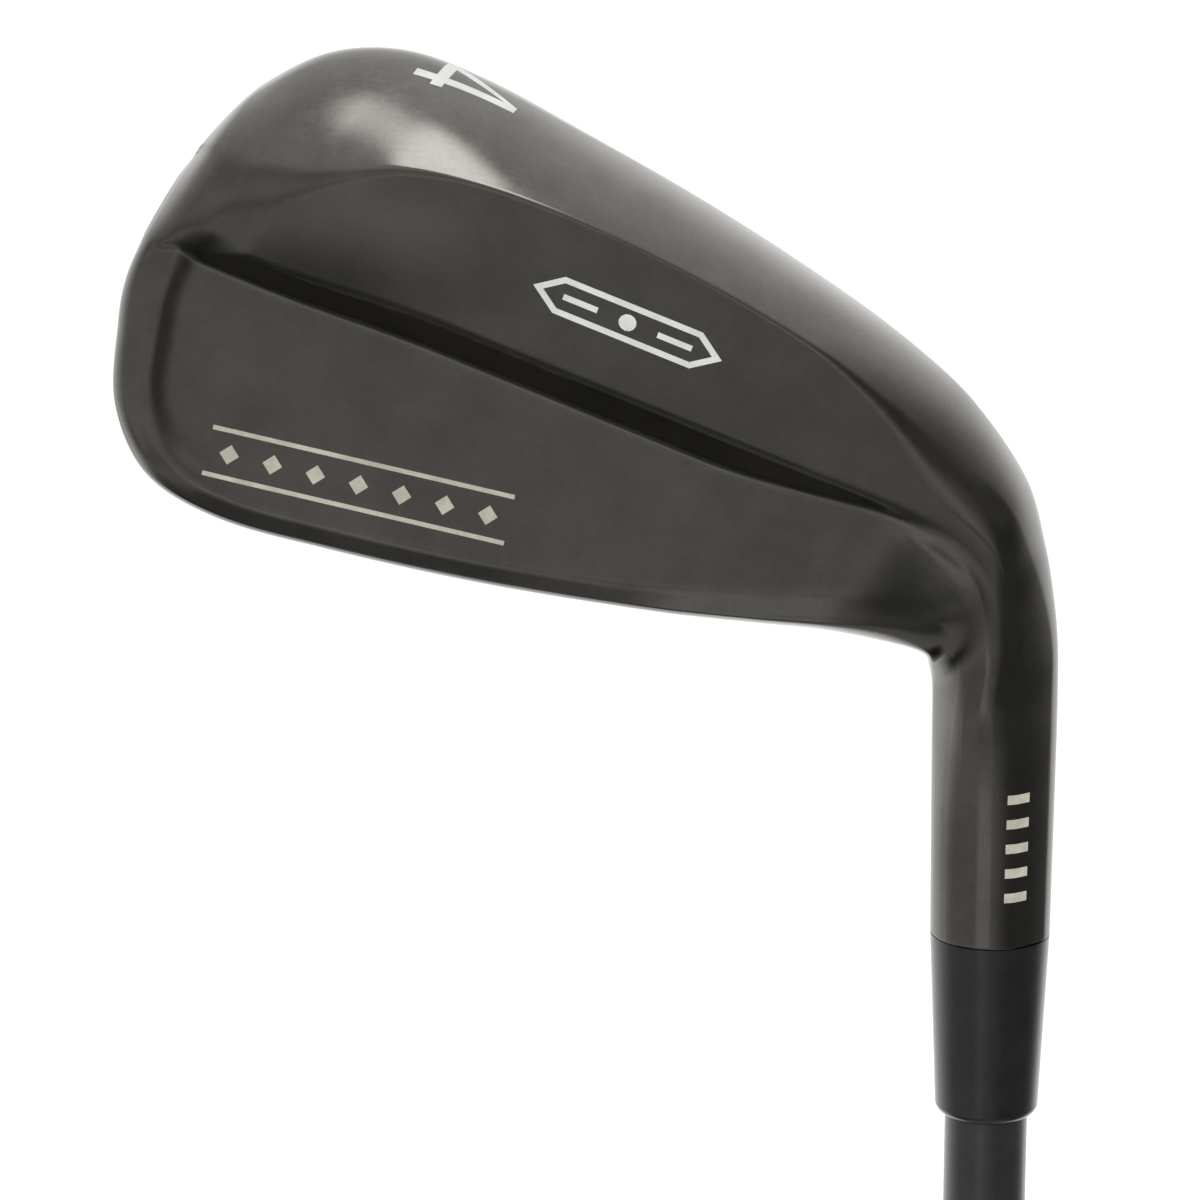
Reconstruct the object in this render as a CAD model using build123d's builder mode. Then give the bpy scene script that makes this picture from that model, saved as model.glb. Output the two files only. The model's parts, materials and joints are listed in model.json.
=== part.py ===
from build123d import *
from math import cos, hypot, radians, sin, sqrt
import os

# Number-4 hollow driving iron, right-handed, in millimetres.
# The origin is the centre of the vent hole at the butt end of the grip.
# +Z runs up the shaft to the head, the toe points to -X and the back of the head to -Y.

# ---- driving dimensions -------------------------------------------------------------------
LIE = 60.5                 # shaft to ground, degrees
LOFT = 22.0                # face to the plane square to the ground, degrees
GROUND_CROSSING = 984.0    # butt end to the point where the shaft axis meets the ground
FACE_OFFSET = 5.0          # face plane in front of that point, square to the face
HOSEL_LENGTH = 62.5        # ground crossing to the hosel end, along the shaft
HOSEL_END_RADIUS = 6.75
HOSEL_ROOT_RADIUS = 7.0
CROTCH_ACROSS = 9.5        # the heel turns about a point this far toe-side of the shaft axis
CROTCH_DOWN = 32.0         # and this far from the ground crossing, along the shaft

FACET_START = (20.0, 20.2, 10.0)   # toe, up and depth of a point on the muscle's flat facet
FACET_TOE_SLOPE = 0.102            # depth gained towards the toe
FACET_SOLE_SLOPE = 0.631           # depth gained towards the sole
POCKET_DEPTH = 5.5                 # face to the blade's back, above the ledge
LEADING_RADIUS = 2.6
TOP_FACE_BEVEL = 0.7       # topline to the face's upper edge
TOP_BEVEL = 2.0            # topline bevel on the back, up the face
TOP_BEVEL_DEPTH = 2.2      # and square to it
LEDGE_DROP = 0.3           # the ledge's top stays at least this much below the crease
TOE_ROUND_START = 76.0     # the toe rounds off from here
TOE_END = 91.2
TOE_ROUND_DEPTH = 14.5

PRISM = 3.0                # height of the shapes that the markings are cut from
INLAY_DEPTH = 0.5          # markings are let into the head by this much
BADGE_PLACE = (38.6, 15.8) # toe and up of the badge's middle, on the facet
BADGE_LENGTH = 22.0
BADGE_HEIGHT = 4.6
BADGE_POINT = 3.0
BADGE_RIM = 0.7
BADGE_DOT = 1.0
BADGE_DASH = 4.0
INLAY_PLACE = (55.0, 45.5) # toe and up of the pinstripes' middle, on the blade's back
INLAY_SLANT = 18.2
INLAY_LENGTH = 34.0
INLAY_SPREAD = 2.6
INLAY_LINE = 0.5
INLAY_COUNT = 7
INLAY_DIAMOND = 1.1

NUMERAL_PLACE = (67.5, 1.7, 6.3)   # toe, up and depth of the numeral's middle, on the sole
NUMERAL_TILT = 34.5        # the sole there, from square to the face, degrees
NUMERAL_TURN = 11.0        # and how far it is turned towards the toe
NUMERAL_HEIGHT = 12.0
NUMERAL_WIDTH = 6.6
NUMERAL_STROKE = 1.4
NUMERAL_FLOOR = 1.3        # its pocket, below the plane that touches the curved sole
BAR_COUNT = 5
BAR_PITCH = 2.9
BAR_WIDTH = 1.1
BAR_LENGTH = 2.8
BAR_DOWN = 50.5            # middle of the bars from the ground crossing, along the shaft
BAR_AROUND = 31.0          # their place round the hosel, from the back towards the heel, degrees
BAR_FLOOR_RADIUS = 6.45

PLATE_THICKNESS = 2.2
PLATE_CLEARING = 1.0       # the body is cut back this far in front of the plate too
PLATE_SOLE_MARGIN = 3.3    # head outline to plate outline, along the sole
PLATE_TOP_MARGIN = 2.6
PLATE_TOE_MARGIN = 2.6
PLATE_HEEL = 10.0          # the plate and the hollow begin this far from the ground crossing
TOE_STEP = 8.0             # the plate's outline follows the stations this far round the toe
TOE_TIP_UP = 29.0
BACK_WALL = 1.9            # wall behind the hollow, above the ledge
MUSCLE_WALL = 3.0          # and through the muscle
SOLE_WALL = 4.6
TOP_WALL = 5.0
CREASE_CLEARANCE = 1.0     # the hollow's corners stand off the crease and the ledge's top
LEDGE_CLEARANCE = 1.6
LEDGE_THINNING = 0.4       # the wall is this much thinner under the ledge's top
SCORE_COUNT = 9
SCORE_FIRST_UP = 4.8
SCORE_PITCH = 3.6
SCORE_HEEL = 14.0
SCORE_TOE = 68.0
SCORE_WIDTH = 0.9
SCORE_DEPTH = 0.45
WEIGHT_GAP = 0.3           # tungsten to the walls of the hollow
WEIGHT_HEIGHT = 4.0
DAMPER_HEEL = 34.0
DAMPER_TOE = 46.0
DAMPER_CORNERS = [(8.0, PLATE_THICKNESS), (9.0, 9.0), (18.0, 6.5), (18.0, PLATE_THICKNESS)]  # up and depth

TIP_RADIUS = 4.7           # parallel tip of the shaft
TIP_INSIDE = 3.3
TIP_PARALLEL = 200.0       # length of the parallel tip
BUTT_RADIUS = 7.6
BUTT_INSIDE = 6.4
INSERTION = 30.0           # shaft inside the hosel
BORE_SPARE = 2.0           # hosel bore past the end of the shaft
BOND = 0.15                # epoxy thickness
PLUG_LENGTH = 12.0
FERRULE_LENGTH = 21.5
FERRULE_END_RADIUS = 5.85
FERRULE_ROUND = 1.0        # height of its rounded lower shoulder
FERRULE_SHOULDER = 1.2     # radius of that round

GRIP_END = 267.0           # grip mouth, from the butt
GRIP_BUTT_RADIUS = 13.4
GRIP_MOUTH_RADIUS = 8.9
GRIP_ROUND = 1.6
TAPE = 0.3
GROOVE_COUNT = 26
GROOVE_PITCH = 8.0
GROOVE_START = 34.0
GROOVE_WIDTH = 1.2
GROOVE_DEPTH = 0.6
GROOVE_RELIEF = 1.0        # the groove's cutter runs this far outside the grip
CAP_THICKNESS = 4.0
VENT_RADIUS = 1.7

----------

■ Exercise
A number is the only answer here: how many lines of the material above contain "this"?

■ Completed task
10